D’où l’importance de ces turbulences qui mènent de la culpabilité à l’innocence jusqu’au retour de la culpabilité, ou à l’inversion du couple victime/coupable. Son film précédent, Shokuzai, en donnait un exemple – c’est encore le cas ici, quoique différemment. Ici pas de réversibilité coupable/victime, mais le passage d’un point où tout est perdu à un point où tout est gagné, sans s’encombrer de vraisemblance, et enfin une sorte de fin en deux temps. Ainsi, si le film choisit une fin, l’histoire aura suffisamment et démonstrativement pris de détours pour que cette fin paraisse douteuse, suscite un peu de résistance. L’impression du «ça n’en finit pas », je la traduirais volontiers et avec le sourire par « ça aurait pu finir avant », ou « ça aurait pu finir autrement ». L’accomplissement du film est donc effectif, incontestable, mais il reste, si l’on peut dire, hanté, par d’autres fins virtuelles, ou par le fantôme de l’écriture qui se superpose aux images.

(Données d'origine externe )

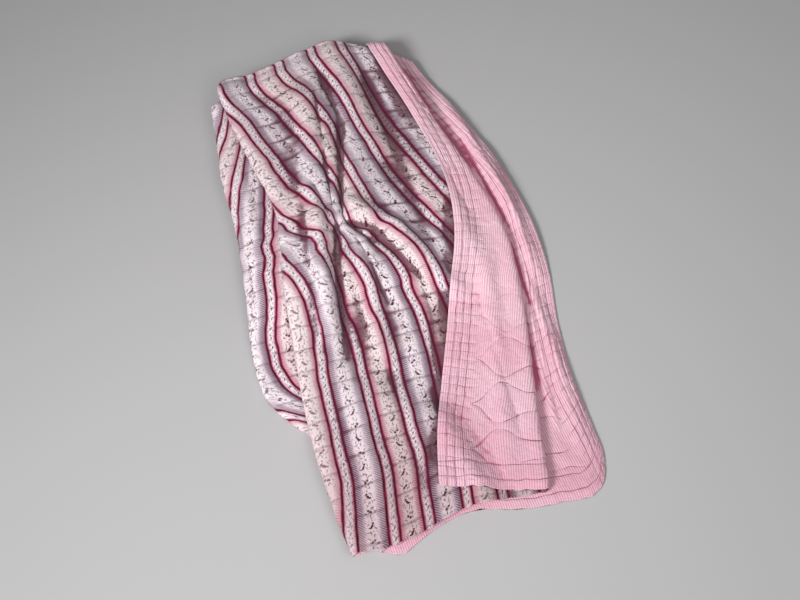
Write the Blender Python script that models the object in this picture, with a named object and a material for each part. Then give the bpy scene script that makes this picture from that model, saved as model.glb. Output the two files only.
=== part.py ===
"""Boutis quilt, folded and laid on a floor, in metres, +Z up.

Two cottons of one size are quilted together: quilt_top, striped, and quilt_back, rose. The quilt
is folded lengthwise into a stack of layers. From the floor up these are the lower layer, rose side
up; the strip, which shows beside the roll; the pleat, which is hidden; the body, striped side up;
and the flap, turned back over it with its rose side up. The stack's far end is then turned under.

Places on the stack are given as "across", to the right from the body's corner at the foot, and
"along", from the foot hem towards the cross fold. The stack is turned by LEAN at the very end.
"""

import math

import bmesh
import bpy
import numpy as np

# Cut size, and thickness through both cottons
FLAT_WIDTH = 1.30
FLAT_LENGTH = 1.50
PUFFED = 0.0070
STITCHED = 0.0030
TURNED_EDGE = 0.0028
EDGE_TAPER = 0.012
PARTING = 0.0003
CHANNEL_PITCH = 0.065
CHANNEL_ROUNDNESS = 0.7

# How the stack lies
LAYER_PITCH = 0.0084
LEAN = math.radians(18)
CROSS_FOLD = 0.97
TURNED_END = 0.51
RAMP_START = 0.36
CROSS_FOLD_LIFT = 0.006
CROSS_FOLD_LIFT_LENGTH = 0.07
FLOOR_GRIP = 0.0024      # the outer face lies flat on the floor where it comes this near

# How far a layer takes to come down past the edge of what it lies on
FOLD_MARGIN = 0.008
SLOPE_OVER_PLEAT = 0.10
SLOPE_BESIDE_ROLL = 0.08
SLOPE_BESIDE_BODY = 0.07
SLOPE_OVER_FLAP = 0.035
SLOPE_BESIDE_FLAP = 0.04

LOWER, STRIP, PLEAT, BODY, FLAP = range(5)

# Where the layers' edges lie across the stack, a row for each section along it
SECTION_COLUMNS = ("along", "lower_edge", "left_fold", "roll", "right_fold", "flap_edge")
SECTIONS = (
    (0.00, 0.456, 0.045, 0.000, 0.332, 0.164),
    (0.10, 0.456, 0.030, -0.004, 0.354, 0.195),
    (0.20, 0.459, 0.004, -0.004, 0.378, 0.235),
    (0.30, 0.474, -0.056, 0.004, 0.404, 0.275),
    (0.40, 0.497, -0.060, 0.016, 0.426, 0.312),
    (0.50, 0.506, -0.044, 0.030, 0.437, 0.350),
    (0.64, 0.497, -0.026, 0.056, 0.424, 0.377),
    (0.81, 0.462, -0.018, 0.040, 0.392, 0.362),
    (0.97, 0.412, 0.002, 0.022, 0.360, 0.332),
)

# The flat runs of one section, from the rose edge at the far right to the flap's edge
FLAT_RUN_COLUMNS = ("layer", "start", "end", "faces", "crowding")
FLAT_RUNS = (
    (LOWER, "lower_edge", "left_fold", 20, 1.5),
    (STRIP, "left_fold", "pleat_fold", 10, 1.0),
    (PLEAT, "pleat_fold", "roll", 4, 1.0),
    (BODY, "roll", "right_fold", 23, 1.0),
    (FLAP, "right_fold", "flap_edge", 9, 0.9),
)
FOLD_FACES = 4
FOLD_ARCS = 0.070  # what the four lengthwise folds take of the width

# How far each fold stands up in a soft bulge, and how wide that is, the top end's height taking over
# between these two places
BULGE_CHANGE_START = 0.45
BULGE_CHANGE_LENGTH = 0.35
BULGE_COLUMNS = ("fold", "layer", "foot_height", "top_height", "half_width")
BULGES = (
    ("left_fold", STRIP, 0.002, 0.011, 0.032),
    ("roll", BODY, 0.008, 0.013, 0.034),
    ("right_fold", FLAP, 0.006, 0.005, 0.028),
)

# Soft ridges of the cloth, each from one place on the stack to another
RIDGE_COLUMNS = (
    "layer", "from_across", "from_along", "to_across", "to_along", "height", "half_width",
)
RIDGES = (
    (BODY, 0.205, 0.96, 0.170, 0.58, 0.014, 0.070),
    (BODY, 0.122, 0.66, 0.070, 0.38, 0.020, 0.017),
    (BODY, 0.178, 0.56, 0.150, 0.30, 0.013, 0.019),
    (BODY, 0.168, 0.63, 0.262, 0.55, 0.014, 0.018),
    (BODY, 0.245, 0.57, 0.318, 0.40, 0.013, 0.020),
    (BODY, 0.165, 0.92, 0.150, 0.75, 0.012, 0.024),
    (BODY, 0.152, 0.78, 0.108, 0.65, 0.011, 0.020),
    (BODY, 0.214, 0.97, 0.222, 0.77, -0.008, 0.017),
    (BODY, 0.222, 0.83, 0.160, 0.61, -0.010, 0.017),
    (BODY, 0.262, 0.96, 0.275, 0.72, 0.008, 0.024),
    (BODY, 0.085, 0.28, 0.066, 0.00, 0.010, 0.022),
    (BODY, 0.200, 0.22, 0.236, 0.00, 0.011, 0.024),
    (FLAP, 0.402, 0.50, 0.290, 0.06, 0.007, 0.018),
    (LOWER, 0.478, 0.72, 0.474, 0.40, 0.010, 0.014),
    (LOWER, 0.446, 0.36, 0.430, 0.06, 0.009, 0.016),
)

# How far the foot hems of the lower layer and the body lie towards the foot (negative) or away from it
HEM_COLUMNS = ("across", "shift")
LOWER_HEM = (
    (0.045, -0.010),
    (0.065, -0.022),
    (0.112, -0.008),
    (0.170, 0.010),
    (0.210, 0.012),
    (0.290, -0.011),
    (0.356, -0.020),
    (0.432, -0.011),
    (0.456, 0.022),
)
BODY_HEM = (
    (0.000, -0.009),
    (0.050, -0.013),
    (0.110, -0.007),
    (0.170, 0.009),
    (0.270, 0.010),
    (0.330, 0.003),
)
HIDDEN_HEM = 0.016        # the layers between them
HEM_FADE = 0.25

# How far the cross fold lies towards the top (positive) or away from it
CROSS_FOLD_SAG = (
    (0.00, -0.045),
    (0.03, -0.028),
    (0.11, -0.012),
    (0.19, 0.008),
    (0.29, 0.022),
    (0.34, 0.014),
    (0.41, -0.018),
)
CROSS_FOLD_SAG_LENGTH = 0.42

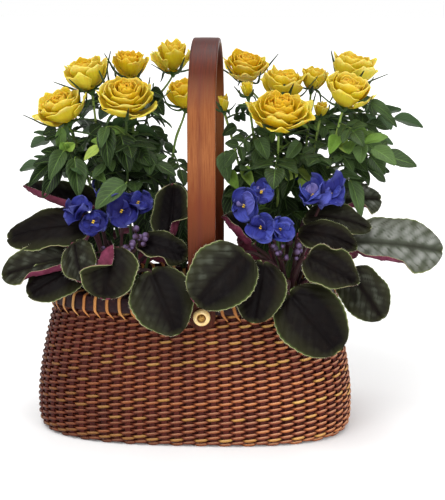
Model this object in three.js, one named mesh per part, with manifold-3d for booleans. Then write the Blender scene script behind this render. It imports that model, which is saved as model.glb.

Le film refuse d’abord la boucle narrative, pour ensuite l’accomplir, mais imparfaitement. Une phrase prononcée au tout début, « J’ai l’impression qu’on a toujours été ensemble. Et on le restera toujours », fait retour, mais dans l’avant-dernière séquence. Real est à classer parmi les films optimistes de Kurosawa. Si le passé hante ses personnages, les films contiennent aussi souvent, par l’attachement de deux personnages, l’hypothèse d’un couple, la promesse d’un avenir. Cette promesse semble ici prête à être tenue, comme cela pouvait être le cas précedemment dans Dopplegänger, comme cela était douteux dans Kairo. La volonté affichée par un personnage de ce film de refuser la mort le faisait tenir longtemps face à la spectralisation du monde, mais il disparaissait à son tour. Sa faiblesse psychique se traduisait en faiblesse physique, le faisait peiner à marcher. Un rapport du corps à l’esprit qu’on retrouve ici, mais cette fois la volonté inflexible d’un personnage lui permet d’opérer sur le terrain mental, de provoquer la disparition du symptôme venu du passé, pour obtenir un retour physique.
Lors d’un des “contacts”, Atsumi fait remarquer à Koichi que, puisque l’on se trouve dans sa tête et non dans la réalité, tout est possible. Le film à la fois vérifie et dément cette pensée : tout est possible et en même temps limité aux capacités du personnage de croire et de vouloir. Dans la virtualité même un poids pèse sur l’esprit et fait obstacle à l’avenir. Il faut ainsi qu’un personnage témoigne de son amour et de sa volonté pour accroître celle d’un autre, l’influencer. Et pour qu’en dernier lieu cette intervention virtuelle soit une transformation de la réalité. Il faut aussi, bien sûr, qu’un cinéaste le veuille. Le psychologue de Retribution, l’anthropologue de Loft, le scientifique de Doppelgänger : souvent les événements survenant chez Kurosawa mettent à mal les convictions et les certitudes rationnelles. Mais la dimension positive de l’incertitude ainsi répandue se trouve à la fin de Real : au cinéma les miracles sont possibles.